For more than a thousand years the annual waving of the sheaf pointed forward to its antitypical event, the resurrection of Christ. And as Christ arose on the very day that the wave-sheaf was to be offered, the day “after the Sabbath,” let no one attribute the singular concurrence of these two events on that day to mere coincidence or to any cause other than divine design. “He was the antitype of the wave-sheaf,” declares the Spirit of Prophecy, “and His resurrection took place on the very day when the wave-sheaf was to be presented before the Lord.”—Desire of Ages, p. 785.
So Christ, the first fruits, and those who with Him at His resurrection came forth from the grave, raised to everlasting life, were the antitypical wave-sheaf of the dead. And since the wave-sheaf of grain pointed forward to the ingathering of the first fruits of the field, just so those who arose with Christ, being first fruits of the dead, pointed forward to the ingathering of the gospel’s first fruits—the 120 disciples. But as those who arose with Christ ascended with Him as trophies of His victory over death and the grave, they thereby became a living type, and thus
The Wave-Sheaf of the Living.
Just as Christ arose on the very day the sheaf was to be offered, likewise the Holy Spirit fell upon the 120 disciples on the very day the wave-loaves were to be presented before the Lord. The apostolic Pentecost was accordingly the prototype of the ceremonial Pentecost (the day the wave-loaves were offered). And since the wave-sheaf was a figure of Christ and of those who arose with Him as the first of the first fruits of the dead, hence the wave-loaves were a figure on the 120 Spirit-filled disciples who were the full complement of first fruits of the dead, and who were gathered in after the resurrection.
From these facts it can more clearly be seen that those whom Christ took with Him were the living wave-sheaf and the only one that has been offered in the heavenly sanctuary; and that as ones raised from the dead, they are the first fruits of the dead, whereas as ones everliving before the Father, they are the living wave-sheaf of the first fruits of the living, the 144,000 servants of God, who sequentially precede
The Second Fruits and the Feast of Tabernacles.
The 120 disciples on the day of Pentecost being the gospel’s first fruits of the dead, it follows that the great multitude added to the church daily thereafter, naturally were the gospel’s second fruits of the dead.
“Also in the fifteenth day of the seventh month,” continues the Levitical record of the Lord’s commands concerning the harvest rites, “when ye have gathered in the fruit of the land, ye shall keep a feast unto the Lord seven days: . . . and ye shall take you on the first day the boughs of goodly trees, branches of palm trees, and the boughs of thick trees, and willows of the brook; and ye shall rejoice before the Lord your God seven days. . . . Ye shall dwell in booths seven days; all that are Israelites born shall dwell in booths.” Lev. 23:39, 40, 42.

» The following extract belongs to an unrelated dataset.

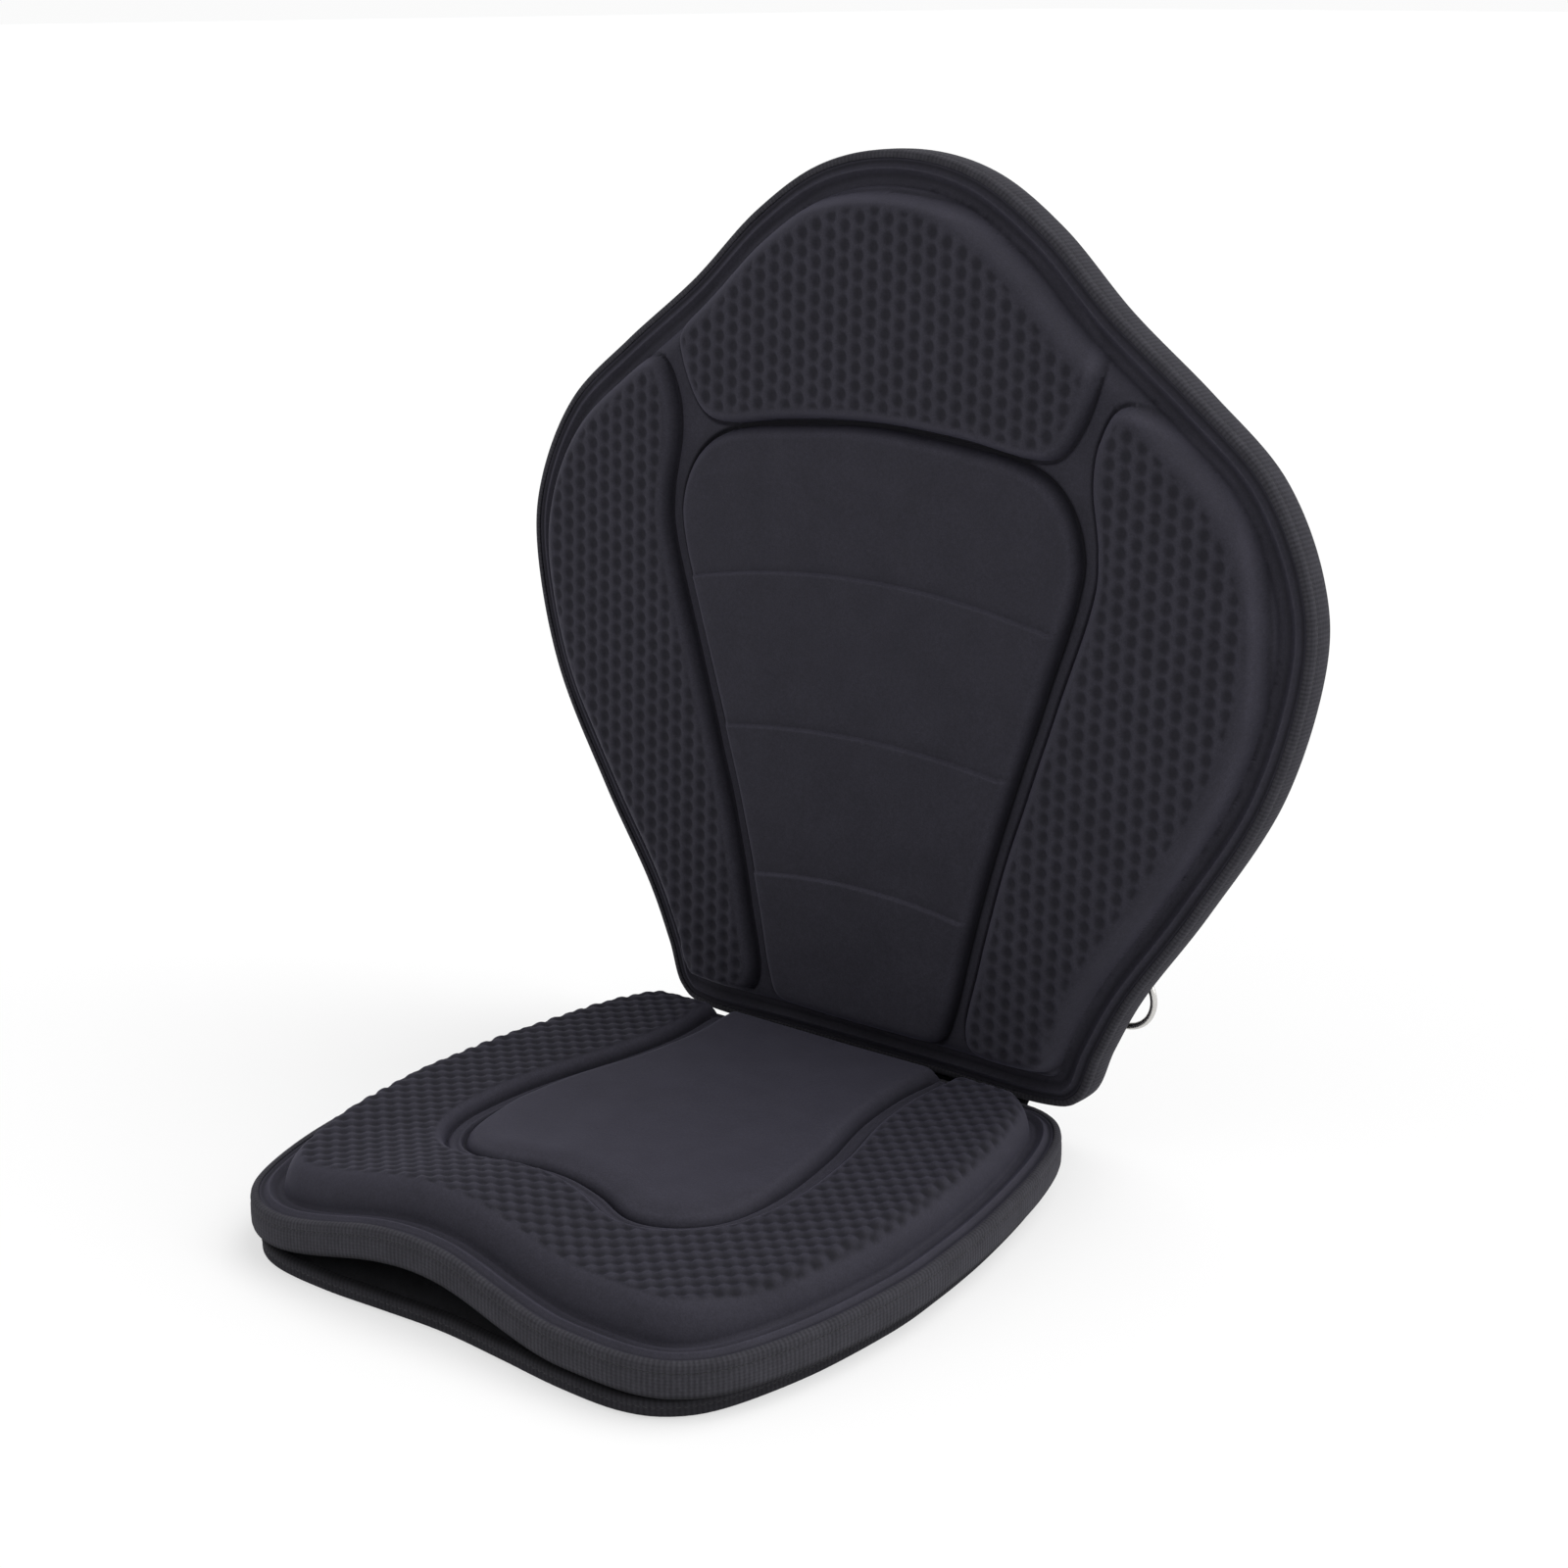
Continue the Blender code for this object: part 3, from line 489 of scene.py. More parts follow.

As the wave-sheaf and the wave-loaves are typical, then also the Feast of Tabernacles must be typical. Otherwise the ceremony would not have been observed as a part of the harvest rite. And as in the type the feast was to be celebrated at the close of the final ingathering of the year’s harvest, then correspondingly in the anti-type it must be celebrated at the close of the final ingathering of earth’s harvest, which is nearing its fulfilment. So the time consumed in producing and in offering the wave-sheaf and the wave-loaves, also in observing the Feast of Tabernacles, is representative of the entire spiritual harvest time of the living and of the dead.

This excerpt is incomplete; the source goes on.